What you are asked to do: Take the data below and write out exactly the lines from the one with "const cloth = new THREE.Group();" through the one with "obj.matrix_parent_inverse = Matrix.Identity(4)"; omit every other line.

Information supplied:
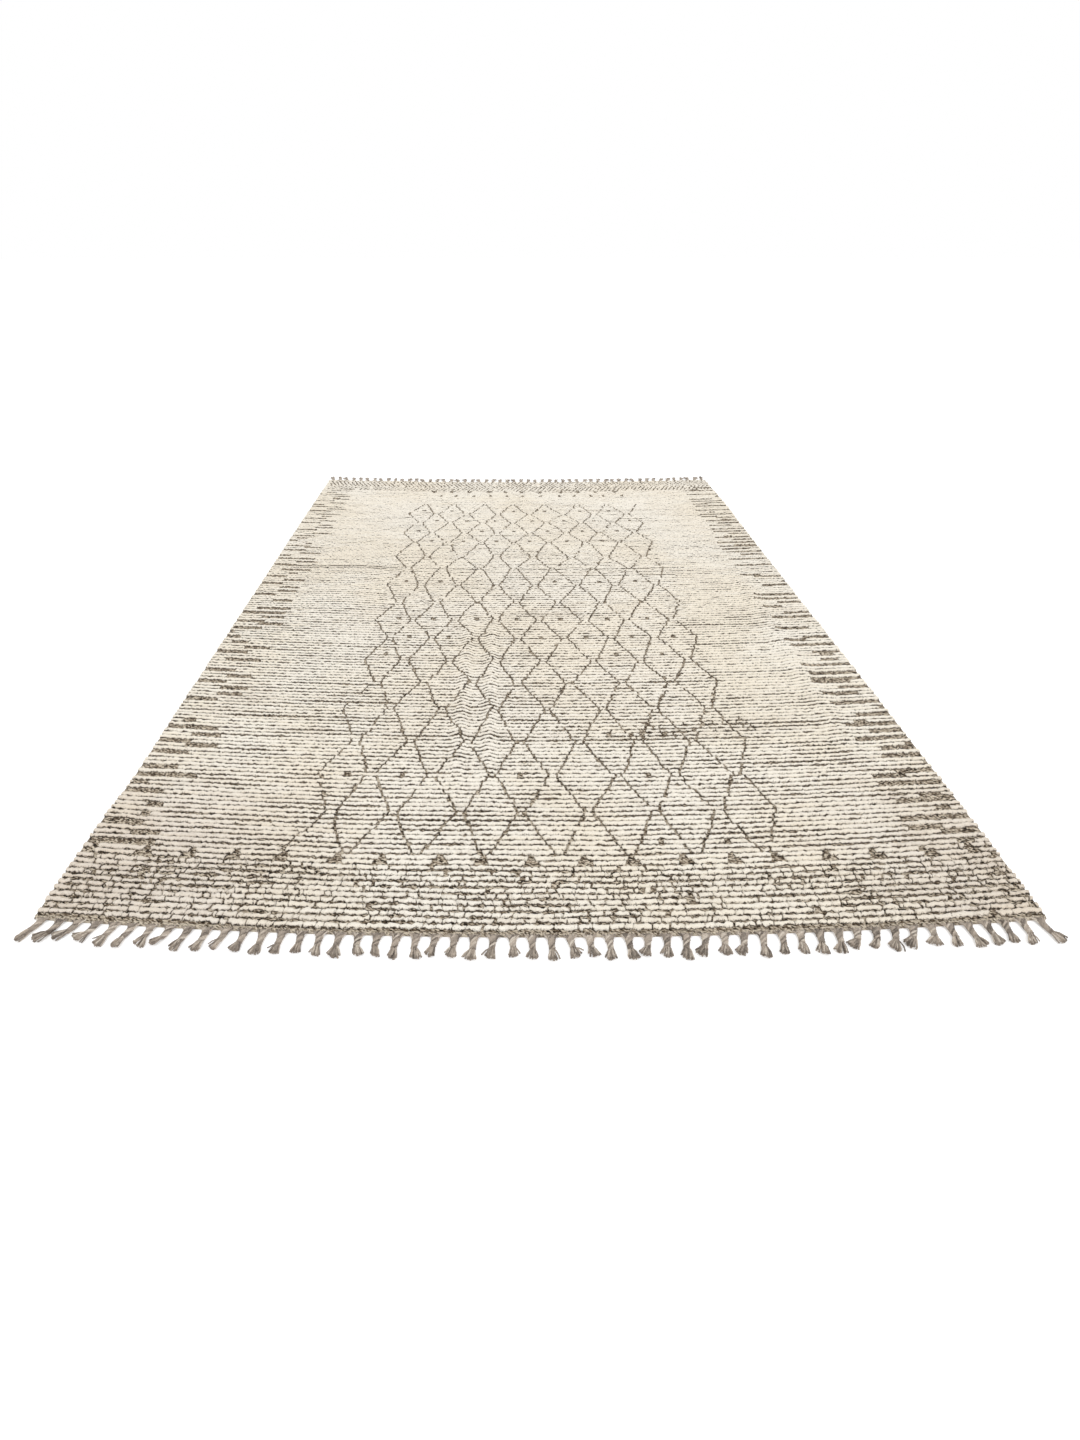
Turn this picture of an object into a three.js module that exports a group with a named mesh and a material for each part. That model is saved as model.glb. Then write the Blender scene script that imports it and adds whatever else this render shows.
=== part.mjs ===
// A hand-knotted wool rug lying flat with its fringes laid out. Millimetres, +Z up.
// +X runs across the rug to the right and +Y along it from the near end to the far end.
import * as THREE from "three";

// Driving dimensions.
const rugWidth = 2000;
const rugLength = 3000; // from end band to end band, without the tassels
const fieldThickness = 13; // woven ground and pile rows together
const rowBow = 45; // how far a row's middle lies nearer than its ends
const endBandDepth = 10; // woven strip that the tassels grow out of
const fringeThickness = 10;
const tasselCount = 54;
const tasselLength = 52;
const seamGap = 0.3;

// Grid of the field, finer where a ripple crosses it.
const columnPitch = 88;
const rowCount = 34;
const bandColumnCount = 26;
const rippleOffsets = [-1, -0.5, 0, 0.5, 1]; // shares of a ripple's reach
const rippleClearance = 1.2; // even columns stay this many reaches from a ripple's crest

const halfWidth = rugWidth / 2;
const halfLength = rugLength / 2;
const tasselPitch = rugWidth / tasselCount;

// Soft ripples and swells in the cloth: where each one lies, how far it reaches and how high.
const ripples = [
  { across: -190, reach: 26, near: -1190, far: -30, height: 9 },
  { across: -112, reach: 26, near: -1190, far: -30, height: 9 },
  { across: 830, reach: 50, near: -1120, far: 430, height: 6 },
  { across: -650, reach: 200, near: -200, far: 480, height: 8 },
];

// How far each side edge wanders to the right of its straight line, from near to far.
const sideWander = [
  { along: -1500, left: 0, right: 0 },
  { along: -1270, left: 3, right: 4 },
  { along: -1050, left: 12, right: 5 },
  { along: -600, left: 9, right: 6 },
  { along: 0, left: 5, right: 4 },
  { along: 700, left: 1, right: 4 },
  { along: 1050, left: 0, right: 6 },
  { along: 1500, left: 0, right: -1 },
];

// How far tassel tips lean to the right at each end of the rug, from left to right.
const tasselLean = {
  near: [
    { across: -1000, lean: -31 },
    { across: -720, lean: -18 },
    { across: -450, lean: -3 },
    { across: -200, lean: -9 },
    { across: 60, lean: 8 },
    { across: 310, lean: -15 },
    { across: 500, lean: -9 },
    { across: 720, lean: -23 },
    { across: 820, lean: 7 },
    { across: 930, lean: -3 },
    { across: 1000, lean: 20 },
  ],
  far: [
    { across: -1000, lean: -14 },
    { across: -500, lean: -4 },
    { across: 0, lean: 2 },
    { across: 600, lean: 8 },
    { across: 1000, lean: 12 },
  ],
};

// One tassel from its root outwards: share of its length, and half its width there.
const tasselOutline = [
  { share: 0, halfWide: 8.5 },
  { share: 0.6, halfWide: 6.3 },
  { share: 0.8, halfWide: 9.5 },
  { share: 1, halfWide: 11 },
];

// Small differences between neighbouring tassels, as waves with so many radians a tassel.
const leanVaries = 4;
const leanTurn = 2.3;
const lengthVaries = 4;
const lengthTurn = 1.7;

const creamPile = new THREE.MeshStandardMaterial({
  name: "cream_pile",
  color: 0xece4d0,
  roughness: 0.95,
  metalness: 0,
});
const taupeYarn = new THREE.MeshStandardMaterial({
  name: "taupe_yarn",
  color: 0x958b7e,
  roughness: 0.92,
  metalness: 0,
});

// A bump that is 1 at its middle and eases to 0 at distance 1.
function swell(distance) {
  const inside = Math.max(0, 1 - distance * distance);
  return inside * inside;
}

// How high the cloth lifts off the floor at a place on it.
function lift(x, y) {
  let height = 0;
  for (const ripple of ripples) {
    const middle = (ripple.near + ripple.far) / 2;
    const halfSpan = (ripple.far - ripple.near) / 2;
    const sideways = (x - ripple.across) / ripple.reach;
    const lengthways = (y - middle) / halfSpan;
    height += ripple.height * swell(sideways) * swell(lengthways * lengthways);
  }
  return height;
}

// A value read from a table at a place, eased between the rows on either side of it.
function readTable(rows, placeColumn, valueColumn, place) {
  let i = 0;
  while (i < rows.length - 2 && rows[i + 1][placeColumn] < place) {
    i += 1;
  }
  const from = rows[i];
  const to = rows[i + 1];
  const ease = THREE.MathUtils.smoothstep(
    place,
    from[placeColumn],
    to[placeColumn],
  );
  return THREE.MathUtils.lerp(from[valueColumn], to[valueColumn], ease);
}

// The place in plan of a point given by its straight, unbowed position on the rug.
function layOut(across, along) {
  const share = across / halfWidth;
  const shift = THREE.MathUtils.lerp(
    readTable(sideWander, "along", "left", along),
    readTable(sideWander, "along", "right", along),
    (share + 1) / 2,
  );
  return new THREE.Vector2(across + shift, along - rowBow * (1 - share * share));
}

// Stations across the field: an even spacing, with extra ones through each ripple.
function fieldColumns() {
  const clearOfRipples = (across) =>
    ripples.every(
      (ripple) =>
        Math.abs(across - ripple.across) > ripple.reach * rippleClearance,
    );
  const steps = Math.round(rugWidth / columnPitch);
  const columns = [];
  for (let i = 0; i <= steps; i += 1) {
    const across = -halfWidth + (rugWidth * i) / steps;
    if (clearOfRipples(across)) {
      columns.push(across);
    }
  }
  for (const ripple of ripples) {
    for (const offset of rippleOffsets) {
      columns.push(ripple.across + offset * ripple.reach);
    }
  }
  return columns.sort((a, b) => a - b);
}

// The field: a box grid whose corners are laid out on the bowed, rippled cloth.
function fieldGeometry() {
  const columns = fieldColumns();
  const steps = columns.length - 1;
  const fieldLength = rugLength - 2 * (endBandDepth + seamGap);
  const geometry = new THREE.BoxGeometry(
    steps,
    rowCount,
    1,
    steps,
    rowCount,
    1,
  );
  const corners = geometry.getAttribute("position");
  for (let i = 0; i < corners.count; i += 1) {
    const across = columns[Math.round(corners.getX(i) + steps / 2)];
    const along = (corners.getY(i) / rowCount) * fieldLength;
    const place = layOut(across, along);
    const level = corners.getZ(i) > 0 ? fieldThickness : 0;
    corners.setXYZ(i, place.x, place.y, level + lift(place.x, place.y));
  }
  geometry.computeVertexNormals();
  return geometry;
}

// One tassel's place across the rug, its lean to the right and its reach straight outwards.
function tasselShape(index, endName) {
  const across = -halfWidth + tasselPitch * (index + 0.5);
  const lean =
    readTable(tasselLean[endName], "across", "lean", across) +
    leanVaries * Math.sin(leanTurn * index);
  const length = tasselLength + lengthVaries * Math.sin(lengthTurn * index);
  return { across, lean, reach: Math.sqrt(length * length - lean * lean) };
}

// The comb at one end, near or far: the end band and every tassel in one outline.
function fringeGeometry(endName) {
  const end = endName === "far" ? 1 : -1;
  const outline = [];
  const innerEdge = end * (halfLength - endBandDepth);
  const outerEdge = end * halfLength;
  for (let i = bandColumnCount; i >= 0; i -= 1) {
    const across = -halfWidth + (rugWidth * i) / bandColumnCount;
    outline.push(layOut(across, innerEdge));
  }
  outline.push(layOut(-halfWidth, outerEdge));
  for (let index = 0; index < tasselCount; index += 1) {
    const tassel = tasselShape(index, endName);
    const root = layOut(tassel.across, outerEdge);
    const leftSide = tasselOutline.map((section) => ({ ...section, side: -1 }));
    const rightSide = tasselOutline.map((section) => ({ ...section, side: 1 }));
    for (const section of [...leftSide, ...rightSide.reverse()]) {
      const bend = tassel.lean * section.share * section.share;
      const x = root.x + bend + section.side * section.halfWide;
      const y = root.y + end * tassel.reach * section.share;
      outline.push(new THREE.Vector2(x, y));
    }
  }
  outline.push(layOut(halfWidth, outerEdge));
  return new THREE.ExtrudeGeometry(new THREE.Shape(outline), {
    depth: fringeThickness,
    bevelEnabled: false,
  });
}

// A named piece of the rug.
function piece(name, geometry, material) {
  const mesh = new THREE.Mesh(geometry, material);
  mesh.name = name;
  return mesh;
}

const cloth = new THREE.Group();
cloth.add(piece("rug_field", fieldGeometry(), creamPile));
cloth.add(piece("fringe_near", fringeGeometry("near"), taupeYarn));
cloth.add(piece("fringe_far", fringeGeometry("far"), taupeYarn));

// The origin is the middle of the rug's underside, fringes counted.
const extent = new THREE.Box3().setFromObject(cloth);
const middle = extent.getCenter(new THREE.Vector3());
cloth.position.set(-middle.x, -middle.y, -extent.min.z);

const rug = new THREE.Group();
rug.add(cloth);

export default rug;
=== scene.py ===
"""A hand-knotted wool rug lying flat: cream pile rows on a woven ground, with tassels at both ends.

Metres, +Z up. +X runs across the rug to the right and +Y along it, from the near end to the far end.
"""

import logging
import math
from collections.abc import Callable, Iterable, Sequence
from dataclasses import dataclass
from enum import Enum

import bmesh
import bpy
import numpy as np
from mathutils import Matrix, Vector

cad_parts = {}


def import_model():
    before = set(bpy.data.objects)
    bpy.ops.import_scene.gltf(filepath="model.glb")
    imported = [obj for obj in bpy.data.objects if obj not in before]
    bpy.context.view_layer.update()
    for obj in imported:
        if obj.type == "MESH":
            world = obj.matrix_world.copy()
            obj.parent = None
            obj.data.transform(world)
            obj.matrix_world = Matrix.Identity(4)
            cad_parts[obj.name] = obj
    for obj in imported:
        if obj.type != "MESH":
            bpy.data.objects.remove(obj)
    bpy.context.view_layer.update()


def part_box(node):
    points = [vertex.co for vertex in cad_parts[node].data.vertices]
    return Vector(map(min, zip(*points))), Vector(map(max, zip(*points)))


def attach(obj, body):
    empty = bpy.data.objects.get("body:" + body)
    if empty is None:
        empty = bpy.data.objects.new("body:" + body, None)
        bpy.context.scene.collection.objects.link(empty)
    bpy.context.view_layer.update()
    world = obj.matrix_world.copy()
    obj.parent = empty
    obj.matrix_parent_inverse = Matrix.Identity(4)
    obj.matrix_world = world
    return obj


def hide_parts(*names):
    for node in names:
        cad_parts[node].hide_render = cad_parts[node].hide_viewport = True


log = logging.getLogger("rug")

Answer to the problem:
const cloth = new THREE.Group();
cloth.add(piece("rug_field", fieldGeometry(), creamPile));
cloth.add(piece("fringe_near", fringeGeometry("near"), taupeYarn));
cloth.add(piece("fringe_far", fringeGeometry("far"), taupeYarn));

// The origin is the middle of the rug's underside, fringes counted.
const extent = new THREE.Box3().setFromObject(cloth);
const middle = extent.getCenter(new THREE.Vector3());
cloth.position.set(-middle.x, -middle.y, -extent.min.z);

const rug = new THREE.Group();
rug.add(cloth);

export default rug;
=== scene.py ===
"""A hand-knotted wool rug lying flat: cream pile rows on a woven ground, with tassels at both ends.

Metres, +Z up. +X runs across the rug to the right and +Y along it, from the near end to the far end.
"""

import logging
import math
from collections.abc import Callable, Iterable, Sequence
from dataclasses import dataclass
from enum import Enum

import bmesh
import bpy
import numpy as np
from mathutils import Matrix, Vector

cad_parts = {}


def import_model():
    before = set(bpy.data.objects)
    bpy.ops.import_scene.gltf(filepath="model.glb")
    imported = [obj for obj in bpy.data.objects if obj not in before]
    bpy.context.view_layer.update()
    for obj in imported:
        if obj.type == "MESH":
            world = obj.matrix_world.copy()
            obj.parent = None
            obj.data.transform(world)
            obj.matrix_world = Matrix.Identity(4)
            cad_parts[obj.name] = obj
    for obj in imported:
        if obj.type != "MESH":
            bpy.data.objects.remove(obj)
    bpy.context.view_layer.update()


def part_box(node):
    points = [vertex.co for vertex in cad_parts[node].data.vertices]
    return Vector(map(min, zip(*points))), Vector(map(max, zip(*points)))


def attach(obj, body):
    empty = bpy.data.objects.get("body:" + body)
    if empty is None:
        empty = bpy.data.objects.new("body:" + body, None)
        bpy.context.scene.collection.objects.link(empty)
    bpy.context.view_layer.update()
    world = obj.matrix_world.copy()
    obj.parent = empty
    obj.matrix_parent_inverse = Matrix.Identity(4)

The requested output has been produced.